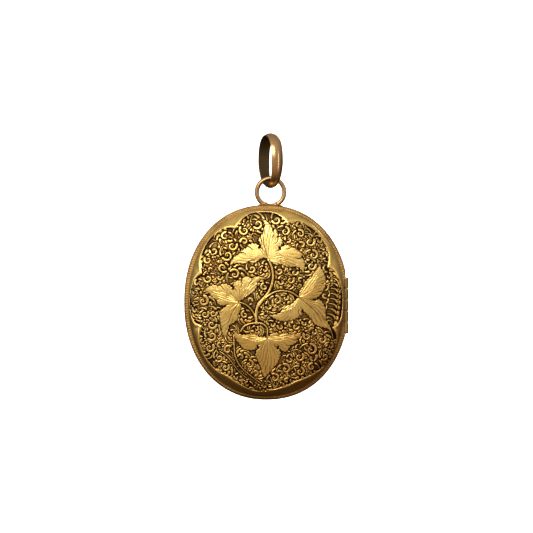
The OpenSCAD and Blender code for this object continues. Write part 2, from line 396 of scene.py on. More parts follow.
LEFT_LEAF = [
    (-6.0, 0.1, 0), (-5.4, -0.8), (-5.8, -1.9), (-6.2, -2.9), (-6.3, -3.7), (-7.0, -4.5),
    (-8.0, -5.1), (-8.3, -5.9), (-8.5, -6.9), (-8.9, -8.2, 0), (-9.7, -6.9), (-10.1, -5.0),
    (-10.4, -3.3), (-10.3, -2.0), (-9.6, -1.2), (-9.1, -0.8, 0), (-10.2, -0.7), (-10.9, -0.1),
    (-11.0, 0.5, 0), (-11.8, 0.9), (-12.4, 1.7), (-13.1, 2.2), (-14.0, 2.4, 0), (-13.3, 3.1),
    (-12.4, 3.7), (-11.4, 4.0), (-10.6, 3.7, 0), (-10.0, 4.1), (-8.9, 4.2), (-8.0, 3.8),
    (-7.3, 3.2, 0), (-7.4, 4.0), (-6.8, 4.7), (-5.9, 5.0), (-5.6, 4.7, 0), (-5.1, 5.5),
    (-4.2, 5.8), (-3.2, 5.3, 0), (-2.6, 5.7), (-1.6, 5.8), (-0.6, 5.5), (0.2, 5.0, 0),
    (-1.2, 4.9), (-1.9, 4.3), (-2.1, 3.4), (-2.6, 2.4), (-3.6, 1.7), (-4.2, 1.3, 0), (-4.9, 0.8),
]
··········
### Aim
Extract the complete listing verbatim.

### Solution below
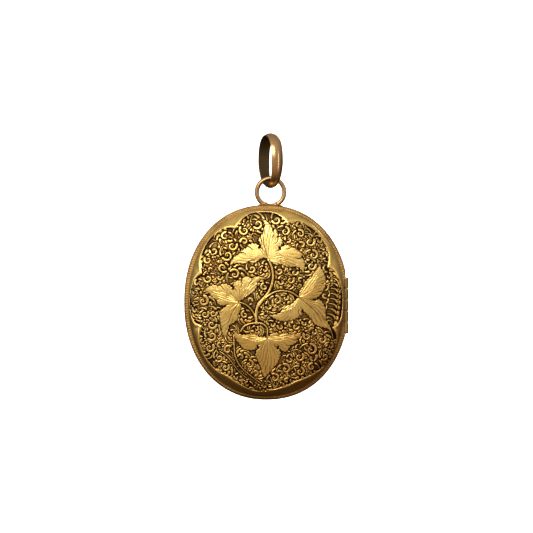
The OpenSCAD and Blender code for this object continues. Write part 2, from line 396 of scene.py on. More parts follow.
LEFT_LEAF = [
    (-6.0, 0.1, 0), (-5.4, -0.8), (-5.8, -1.9), (-6.2, -2.9), (-6.3, -3.7), (-7.0, -4.5),
    (-8.0, -5.1), (-8.3, -5.9), (-8.5, -6.9), (-8.9, -8.2, 0), (-9.7, -6.9), (-10.1, -5.0),
    (-10.4, -3.3), (-10.3, -2.0), (-9.6, -1.2), (-9.1, -0.8, 0), (-10.2, -0.7), (-10.9, -0.1),
    (-11.0, 0.5, 0), (-11.8, 0.9), (-12.4, 1.7), (-13.1, 2.2), (-14.0, 2.4, 0), (-13.3, 3.1),
    (-12.4, 3.7), (-11.4, 4.0), (-10.6, 3.7, 0), (-10.0, 4.1), (-8.9, 4.2), (-8.0, 3.8),
    (-7.3, 3.2, 0), (-7.4, 4.0), (-6.8, 4.7), (-5.9, 5.0), (-5.6, 4.7, 0), (-5.1, 5.5),
    (-4.2, 5.8), (-3.2, 5.3, 0), (-2.6, 5.7), (-1.6, 5.8), (-0.6, 5.5), (0.2, 5.0, 0),
    (-1.2, 4.9), (-1.9, 4.3), (-2.1, 3.4), (-2.6, 2.4), (-3.6, 1.7), (-4.2, 1.3, 0), (-4.9, 0.8),
]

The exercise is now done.